Here is a model Transgender Employment Policy which covers most of the above issues.


It is important for companies to prepare non-discrimination policies and to have sensitivity trainings. When they do so gender identity should be included in those policies. What an employee believes personally or what their opinion is doesn’t matter; company policy must be followed. And having clear expectations of how employees should be treated will ensure that they are informed about expectations and repercussions. This will go a long way towards the protection of transgender employees
Education and training about gender identity can take the form of small, informal discussions, modules that are incorporated into a larger diversity training curriculum, or full-fledged training and educational programs on transgender issues conducted by outside trainers and facilitators.
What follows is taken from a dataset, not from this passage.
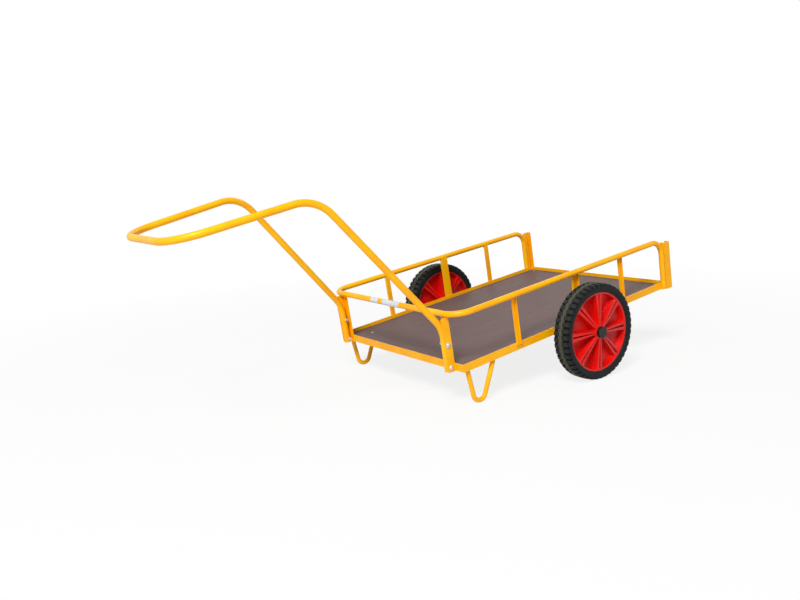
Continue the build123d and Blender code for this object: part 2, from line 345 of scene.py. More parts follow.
# %% [markdown]
# ## Rubber
# Tyre rubber is nearly black but scatters a soft grey, and the band that rolls on the road
# picks up a pale dust. The floors of the tread's slots and grooves carry painted shade, a near
# black: the tyre marks them with an attribute of its own faces.


# %% Rubber
def marked(place, name):
    settings = {"attribute_type": "GEOMETRY", "attribute_name": name}
    return place.node("ShaderNodeAttribute", settings, output=2)


def rubber():
    finish, shader, place = new_finish("tyre_rubber_black")
    across = place.node("ShaderNodeSeparateXYZ", None, output=1, Vector=place)
    blocks = between(abs(abs(across) - WHEEL_MIDDLE), 0.0350, 0.0290)
    dust = between(noise(place, 55.0, 5.0, 0.65), 0.42, 0.75)
    grain = noise(place, 900.0, 3.0)
    colour = blend_colours(dust, card(19, 21, 22), card(33, 36, 36))
    colour = blend_colours(blocks * 0.3, colour, card(58, 61, 52))
    colour = blend_colours(marked(place, "road_band") * 0.7, colour, card(88, 91, 77))
    # painted shade: the floors of the sunk slots and grooves are coloured near black
    plug(shader, "Base Color", blend_colours(marked(place, "sunk_floor_painted_shade"), colour, card(4, 5, 5)))
    plug(shader, "Roughness", 0.55 + dust * 0.15 + blocks * 0.1)
    plug(shader, "Normal", bumped(grain, 0.3, 0.0002))
    shader.inputs["Specular IOR Level"].default_value = 0.15
    return finish


tyre_rubber = rubber()
print("rubber nodes", len(tyre_rubber.node_tree.nodes))

# %% [markdown]
# ## Moulded plastics
# The rims are polypropylene moulded in a strong red, slightly glossy with a faint flow
# pattern and the fine pebble of the mould. The cap uses the same recipe in black, and the
# bush in the off-white of nylon, so one function makes all three.


# %% Red, black and off-white plastic
def moulding(name, deep, light, gloss):
    finish, shader, place = new_finish(name)
    flow = between(noise(place, 14.0, 4.0, 0.55), 0.3, 0.7)
    pebble = noise(place, 1300.0, 2.0)
    plug(shader, "Base Color", blend_colours(flow, deep, light))
    plug(shader, "Roughness", gloss + flow * 0.08 + pebble * 0.05)
    plug(shader, "Normal", bumped(pebble, 0.15, 0.0001))
    shader.inputs["Specular IOR Level"].default_value = 0.35
    return finish


rim_red = moulding("moulded_red", card(198, 7, 2), card(216, 14, 6), 0.26)
cap_black = moulding("moulded_black_cap", card(9, 9, 11), card(16, 17, 19), 0.4)
bush_nylon = moulding("off_white_nylon", card(212, 208, 196), card(228, 225, 214), 0.42)
print("plastics", rim_red.name, cap_black.name, bush_nylon.name)

# %% [markdown]
# ## Zinc plating
# Bolts, nuts and the spindles are steel with bright zinc on it. Zinc shows as a mottled
# silver with darker cells, which a Voronoi pattern gives, under a haze of noise.


# %% Zinc
def zinc():
    finish, shader, place = new_finish("zinc_plated_steel")
    cells = place.node("ShaderNodeTexVoronoi", {"feature": "F1"}, Vector=place, Scale=260.0)
    haze = between(noise(place, 90.0, 4.0), 0.35, 0.7)
    colour = blend_colours(haze, card(200, 202, 200), card(232, 232, 226))
    plug(shader, "Base Color", blend_colours(cells * 0.25, colour, card(150, 152, 156)))
    plug(shader, "Roughness", 0.28 + haze * 0.2)
    plug(shader, "Normal", bumped(cells, 0.12, 0.0001))
    shader.inputs["Metallic"].default_value = 0.75
    return finish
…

Communication and diversity training regarding gender identity in the workplace should be comparable to other policy announcements and training initiatives. For instance, if an employer provides online harassment training that incorporates race and sex, it should also incorporate gender identity.
Sometimes one of your non-transgender employees may have difficulty abiding by your workplace policy, standards, and training. This could mean failing to show respect and dignity to their transgender coworker. Others may mistakenly use the transgender coworker’s old name out of habit and may need to be gently reminded about the new name or pronoun. Other times, the per-
son may have trouble separating their personal values from the community values of the workplace. In those instances, it is helpful if you talk to them about how their behavior affects not only your transgender coworker, but the workplace environment you are attempting to create.